Extending Data Frame Class

I’d like to define a class that acts just like a data.frame, just like the data.table class does, but contains some additional metadata (e.g. the units associated with the columns) and has some additional methods associated with it (e.g. that might do something with those units) while also working with any function that simply knows how to handle data.frame objects.

How might this be done?


I’m not really sure where to start on this, so below is a summary of my attempt so far and some further puzzles I have stumbled across (e.g. is a data.frame and S4 object?). This seems to work, but might not be the best way to go about it.


If I understood what the data structure underlying data.frame was, I might have a better idea how to extend it. But I don’t know what makes a data.frame a data.frame, as the exploration below will illustrate:

For instance, it’s not clear if I should try writing my extended object as an S3 or an S4 object that inherits data.frame. When is a data.frame an S4 object and when is it an S3 object?

A <- new("data.frame")
isS4(A) 

returns TRUE, suggesting that data.frames are S4 objects and that we might start with: setClass("myclass", contains="data.frame"). However,

B <- data.frame(x = rnorm(10))
isS4(B) 

returns FALSE, suggesting that data.frames are S3 classes, and perhaps I should consider starting with

attr(B, “class”) <- c(“myclass”, “data.frame”)

It appears that a data.frame is built upon a list, since

is.list(data.frame(x = rnorm(10)))

gives TRUE.

Despite isS4(B) being FALSE, we find that the S4 method slotNames(B) gives:

> slotNames(B)
[1] ".Data"     "names"     "row.names" ".S3Class" 

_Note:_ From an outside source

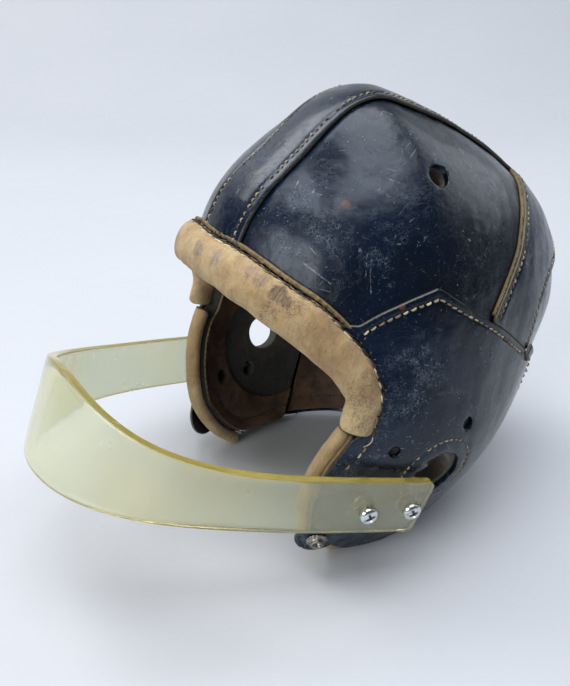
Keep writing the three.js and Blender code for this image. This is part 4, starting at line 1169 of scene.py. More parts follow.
# Lines that the panels share. The shares say where along the roll the side panel ends, and where
# the flap and the felt behind it begin.
ROLL_STEPS = 384
SIDE_END, FLAP_START, PAD_START = 0.625, 0.54, 0.7
roll_line = outline(ROLL_LINE, ROLL_STEPS)
roll_upper = roll_line[:int(ROLL_STEPS * SIDE_END) + 1]
roll_under = moved(roll_line, -UNDER_ROLL)
mid_seam = outline(MID_SEAM)
seam_one, seam_two = outline(SEAM_ONE), outline(SEAM_TWO)
side_front = roll_under[:len(roll_upper)].copy()
for line in (side_front, mid_seam):
    line[0] = slice_points(SEAM_GAP, np.array([slice_angle(line[0])]))[0]
side_rear = moved(mid_seam, -SEAM_GAP)
side_bottom = smooth_line(np.vstack([side_front[-1:], on_head(SIDE_BOTTOM[1:-1]), side_rear[-1:]]))
back_top = moved(mid_seam, SEAM_GAP)
back_bottom = outline(NECK_EDGE)
back_rear = lengthwise(SEAM_GAP, back_top[0], back_bottom[0])
back_bottom[0] = back_rear[-1]
back_front = smooth_line(np.vstack([back_top[-1:], on_head(BACK_FRONT[1:])]))
flap_top = np.vstack([outline(FLAP_TOP_FRONT, 160), outline(FLAP_TOP_REAR, 200)[1:]])
flap_front = np.vstack([roll_under[int(ROLL_STEPS * FLAP_START):], outline(FLAP_FRONT)[8:]])
flap_top = np.vstack([flap_front[:1], flap_top[(flap_top[:, 1] > flap_front[0, 1] + 3)]])
flap_rear, flap_bottom = outline(FLAP_REAR), outline(FLAP_BOTTOM)


def neck_place(deg, above):
    """Turn and level of places at a height in levels above the neck edge."""
    edge = natural_spline(*zip(*NECK_EDGE[::-1]))
    return np.radians(deg), edge(np.minimum(deg, 180 - deg)) - above


def along_strip(inset):
    """Line along the centre strip at an inset from its edge, from the roll to the neck."""
    return lengthwise(STRIP_HALF - inset, roll_upper[0], back_bottom[0])


def ear_line(distance, start, end):
    """Arc round the ear hole at a distance from its rim, between two angles in degrees."""
    centre, out = hole_axis(EAR_HOLE, LEFT)
    x = unit(np.cross(out, UPWARDS))
    y = np.cross(out, x)
    turn = np.radians(np.linspace(start, end, 90))[:, None]
    reach = EAR_HOLE[2] + distance
    line = centre + reach * (np.cos(turn) * x + np.sin(turn) * y)
    return bare_head(*locate(line))


ROLL_STITCH = moved(roll_line, -1.6)
STRIP_STITCH = along_strip(SEAM_INSET)
FLAP_STITCH = [
    outline([(-34.3, 0.993), (-28.5, 0.947), (-21.5, 0.907), (-11.5, 0.866)]),
    outline([(-11.5, 0.866), (-3.3, 0.897), (6, 0.93), (17, 0.975), (31.9, 1.062)]),
    outline([(-24.6, 1.37), (-26.6, 1.437), (-29.6, 1.511)]),
]
FLAP_EDGE_STITCH = moved(flap_rear[20:], 4.0)
SEAM_ONE_STITCH, SEAM_TWO_STITCH = moved(seam_one, 3.4), moved(seam_two, -3.4)
EAR_STITCH = ear_line(7.0, 0, 360)
LINING_STITCH = moved(flap_bottom, 8.5)[24:]
NECK_STITCH = bare_head(*neck_place(np.linspace(25, 155, 240), 0.075))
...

suggesting that data.frame is an S4 object, with a (unnamed?) list in .Data and nonempty values in names, along with the slot “.S3Class” containing the string “data.frame”.

Interestingly:

  • B@names returns an error, while slot(B, "names") returns "x". (Suggesting B is S3, with some slot method defined?)
  • B@.Data returns an unnamed length-1 list containing a numeric vector with our 10 random values. (and illustrating a working @ accessor, suggesting B is S4.)

Very confusing.


From this exploration, I conclude that I can promote a list to a data.frame by providing an unnamed list, editing the “class” attribute, and then assigning values to the slots names and row.names:

obj <- list(rnorm(10))
attr(obj, "class") <- "data.frame"
slot(obj, "names") <- "x"
slot(obj, "row.names") <- 1:10

And indeed obj acts like a proper data.frame (at least it prints like one).

This suggests that I could extend data.frame by adding a new slot for my units, like so:

setClass(“myclass”, representation(units = “character”), contains=“data.frame”)

But this does not inherit the slotNames names, row.names, .S3Class. I try assigning these explicitly,

setClass("myclass", 
         representation(units = "character",
                        names = "character",
                        row.names = "integer",
                        .S3Class = "character"),
                        contains = "list")

obj <- new("myclass", names="x", row.names=1:10, units = "degrees Celsius")
obj@.Data <- list(rnorm(10))
obj@.S3Class <- "data.frame"

but this new object is not a data.frame. Finally we add

attr(obj, "class") <- "data.frame" 

and we have a successful extension that acts like a data frame. Some weird things of note: It appears that .S3Class needs to be assigned as above with @, and not as a named argument in new or as part of the prototype.

This last step is almost certainly not what we really want to do, since it destroys our new class assigment (myclass). We really want the object to have two classes, myclass and data.frame. However, if we do attr(obj, "class") <- c("myclass", "data.frame"), then the object does not behave as a data.frame at all.

One might thing that the solution would be to then define all the S3 methods as copies of those avialable for data.frames, e.g. define print.myclass <- print.data.frame. Unfortunately this doesn’t quite work (appears not to get row.names and hence prints column headings but not data. Defining the S4 method for row.names with myclass signature doesn’t fix this either…).